### Your goal
Tally the lines containing the word "joints", and report the tally alone.

### Collected material
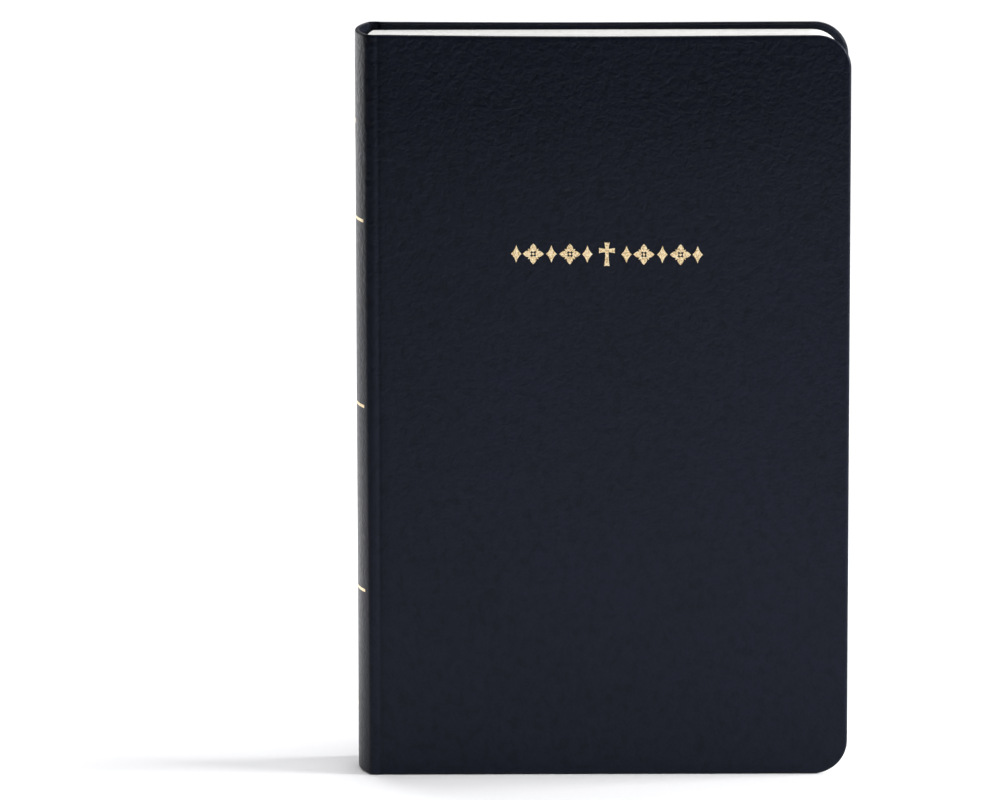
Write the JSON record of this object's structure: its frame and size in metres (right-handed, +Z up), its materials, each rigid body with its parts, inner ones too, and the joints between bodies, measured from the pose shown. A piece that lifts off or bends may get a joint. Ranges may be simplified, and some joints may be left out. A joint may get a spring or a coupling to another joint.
{
  "type": "bible",
  "caption": "Limp-bound devotional book standing on its tail, with a rounded spine, gilt ornaments, round fore-edge corners and covers and gatherings that open.",
  "frame": {"origin": "bottom centre of the closed book's box, on the surface that it stands on", "axes": "+Z up the spine from tail to head, -Y out of the front cover, -X out of the spine, +X towards the fore-edge"},
  "size_m": [0.1364, 0.022, 0.2096],
  "materials": {
    "leather": "fine-grained imitation leather, semi-matt",
    "board": "thin grey-brown binder's board",
    "paper": "thin uncoated white printing paper",
    "endpaper": "heavier uncoated off-white paper",
    "kraft": "brown kraft paper",
    "cloth": "open-weave starched cotton",
    "glue": "dried binding adhesive",
    "gold": "satin gold foil"
  },
  "bodies": {
    "spine": {"spine_skin": "leather", "spine_inlay": "board", "spine_glue": "glue", "mull": "cloth", "kraft_liner": "kraft", "gilt_line_top": "gold", "gilt_line_middle": "gold", "gilt_line_bottom": "gold", "gilt_spine_cross": "gold", "gilt_spine_lozenge": "gold"},
    "front_cover": {"front_cover_skin": "leather", "front_cover_board": "board", "front_mull_flange": "cloth", "front_pastedown": "endpaper", "gilt_title_cross": "gold", "gilt_floret_1": "gold", "gilt_floret_2": "gold", "gilt_floret_3": "gold", "gilt_floret_4": "gold", "gilt_lozenge_1": "gold", "gilt_lozenge_2": "gold", "gilt_lozenge_3": "gold", "gilt_lozenge_4": "gold", "gilt_lozenge_5": "gold", "gilt_lozenge_6": "gold"},
    "rear_cover": {"rear_cover_skin": "leather", "rear_cover_board": "board", "rear_mull_flange": "cloth", "rear_pastedown": "endpaper"},
    "front_flyleaf": {"front_flyleaf": "endpaper"},
    "rear_flyleaf": {"rear_flyleaf": "endpaper"},
    "first_leaf": {"first_leaf": "paper"},
    "last_leaf": {"last_leaf": "paper"},
    "signature_01": {"signature_01": "paper"},
    "signature_02": {"signature_02": "paper"},
    "signature_03": {"signature_03": "paper"},
    "signature_04": {"signature_04": "paper"},
    "signature_05": {"signature_05": "paper"},
    "signature_06": {"signature_06": "paper"},
    "signature_07": {"signature_07": "paper"},
    "signature_08": {"signature_08": "paper"},
    "signature_09": {"signature_09": "paper"},
    "signature_10": {"signature_10": "paper"},
    "signature_11": {"signature_11": "paper"},
    "signature_12": {"signature_12": "paper"},
    "signature_13": {"signature_13": "paper"},
    "signature_14": {"signature_14": "paper"},
    "signature_15": {"signature_15": "paper"},
    "signature_16": {"signature_16": "paper"}
  },
  "joints": [
    {"name": "front_cover_hinge", "type": "hinge", "parent": "spine", "child": "front_cover", "pos_m": [-0.06415, -0.01105, 0], "axis": [0, 0, -1], "range_deg": [0, 178]},
    {"name": "front_flyleaf_turn", "type": "hinge", "parent": "spine", "child": "front_flyleaf", "pos_m": [-0.06415, -0.01105, 0], "axis": [0, 0, -1], "range_deg": [0, 167.2]},
    {"name": "first_leaf_turn", "type": "hinge", "parent": "spine", "child": "first_leaf", "pos_m": [-0.0639, -0.01005, 0], "axis": [0, 0, -1], "range_deg": [0, 128.7]},
    {"name": "signature_01_turn", "type": "hinge", "parent": "spine", "child": "signature_01", "pos_m": [-0.0639, -0.00883, 0], "axis": [0, 0, -1], "range_deg": [0, 77.23]},
    {"name": "signature_02_turn", "type": "hinge", "parent": "spine", "child": "signature_02", "pos_m": [-0.0639, -0.00883, 0], "axis": [0, 0, -1], "range_deg": [0, 69.32]},
    {"name": "signature_03_turn", "type": "hinge", "parent": "spine", "child": "signature_03", "pos_m": [-0.0639, -0.00883, 0], "axis": [0, 0, -1], "range_deg": [0, 60.42]},
    {"name": "signature_04_turn", "type": "hinge", "parent": "spine", "child": "signature_04", "pos_m": [-0.0639, -0.00883, 0], "axis": [0, 0, -1], "range_deg": [0, 51.52]},
    {"name": "signature_05_turn", "type": "hinge", "parent": "spine", "child": "signature_05", "pos_m": [-0.0639, -0.00883, 0], "axis": [0, 0, -1], "range_deg": [0, 41.63]},
    {"name": "signature_06_turn", "type": "hinge", "parent": "spine", "child": "signature_06", "pos_m": [-0.0639, -0.00883, 0], "axis": [0, 0, -1], "range_deg": [0, 31.74]},
    {"name": "signature_07_turn", "type": "hinge", "parent": "spine", "child": "signature_07", "pos_m": [-0.0639, -0.00883, 0], "axis": [0, 0, -1], "range_deg": [0, 20.87]},
    {"name": "signature_08_turn", "type": "hinge", "parent": "spine", "child": "signature_08", "pos_m": [-0.0639, -0.00883, 0], "axis": [0, 0, -1], "range_deg": [0, 10.98]},
    {"name": "rear_cover_hinge", "type": "hinge", "parent": "spine", "child": "rear_cover", "pos_m": [-0.06415, 0.01105, 0], "axis": [0, 0, 1], "range_deg": [0, 178]},
    {"name": "rear_flyleaf_turn", "type": "hinge", "parent": "spine", "child": "rear_flyleaf", "pos_m": [-0.06415, 0.01105, 0], "axis": [0, 0, 1], "range_deg": [0, 167.2]},
    {"name": "last_leaf_turn", "type": "hinge", "parent": "spine", "child": "last_leaf", "pos_m": [-0.0639, 0.01005, 0], "axis": [0, 0, 1], "range_deg": [0, 128.7]},
    {"name": "signature_16_turn", "type": "hinge", "parent": "spine", "child": "signature_16", "pos_m": [-0.0639, 0.00883, 0], "axis": [0, 0, 1], "range_deg": [0, 77.23]},
    {"name": "signature_15_turn", "type": "hinge", "parent": "spine", "child": "signature_15", "pos_m": [-0.0639, 0.00883, 0], "axis": [0, 0, 1], "range_deg": [0, 69.32]},
    {"name": "signature_14_turn", "type": "hinge", "parent": "spine", "child": "signature_14", "pos_m": [-0.0639, 0.00883, 0], "axis": [0, 0, 1], "range_deg": [0, 60.42]},
    {"name": "signature_13_turn", "type": "hinge", "parent": "spine", "child": "signature_13", "pos_m": [-0.0639, 0.00883, 0], "axis": [0, 0, 1], "range_deg": [0, 51.52]},
    {"name": "signature_12_turn", "type": "hinge", "parent": "spine", "child": "signature_12", "pos_m": [-0.0639, 0.00883, 0], "axis": [0, 0, 1], "range_deg": [0, 41.63]},
    {"name": "signature_11_turn", "type": "hinge", "parent": "spine", "child": "signature_11", "pos_m": [-0.0639, 0.00883, 0], "axis": [0, 0, 1], "range_deg": [0, 31.74]},
    {"name": "signature_10_turn", "type": "hinge", "parent": "spine", "child": "signature_10", "pos_m": [-0.0639, 0.00883, 0], "axis": [0, 0, 1], "range_deg": [0, 20.87]},
    {"name": "signature_09_turn", "type": "hinge", "parent": "spine", "child": "signature_09", "pos_m": [-0.0639, 0.00883, 0], "axis": [0, 0, 1], "range_deg": [0, 10.98]}
  ],
  "couplings": [
    {"joint": "front_flyleaf_turn", "follows": "front_cover_hinge", "ratio": 0.93889},
    {"joint": "first_leaf_turn", "follows": "front_cover_hinge", "ratio": 0.72222},
    {"joint": "signature_01_turn", "follows": "front_cover_hinge", "ratio": 0.43333},
    {"joint": "signature_02_turn", "follows": "front_cover_hinge", "ratio": 0.38889},
    {"joint": "signature_03_turn", "follows": "front_cover_hinge", "ratio": 0.33889},
    {"joint": "signature_04_turn", "follows": "front_cover_hinge", "ratio": 0.28889},
    {"joint": "signature_05_turn", "follows": "front_cover_hinge", "ratio": 0.23333},
    {"joint": "signature_06_turn", "follows": "front_cover_hinge", "ratio": 0.17778},
    {"joint": "signature_07_turn", "follows": "front_cover_hinge", "ratio": 0.11667},
    {"joint": "signature_08_turn", "follows": "front_cover_hinge", "ratio": 0.061111},
    {"joint": "rear_flyleaf_turn", "follows": "rear_cover_hinge", "ratio": 0.93889},
    {"joint": "last_leaf_turn", "follows": "rear_cover_hinge", "ratio": 0.72222},
    {"joint": "signature_16_turn", "follows": "rear_cover_hinge", "ratio": 0.43333},
    {"joint": "signature_15_turn", "follows": "rear_cover_hinge", "ratio": 0.38889},
    {"joint": "signature_14_turn", "follows": "rear_cover_hinge", "ratio": 0.33889},
    {"joint": "signature_13_turn", "follows": "rear_cover_hinge", "ratio": 0.28889},
    {"joint": "signature_12_turn", "follows": "rear_cover_hinge", "ratio": 0.23333},
    {"joint": "signature_11_turn", "follows": "rear_cover_hinge", "ratio": 0.17778},
    {"joint": "signature_10_turn", "follows": "rear_cover_hinge", "ratio": 0.11667},
    {"joint": "signature_09_turn", "follows": "rear_cover_hinge", "ratio": 0.061111}
  ]
}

### Complete answer
2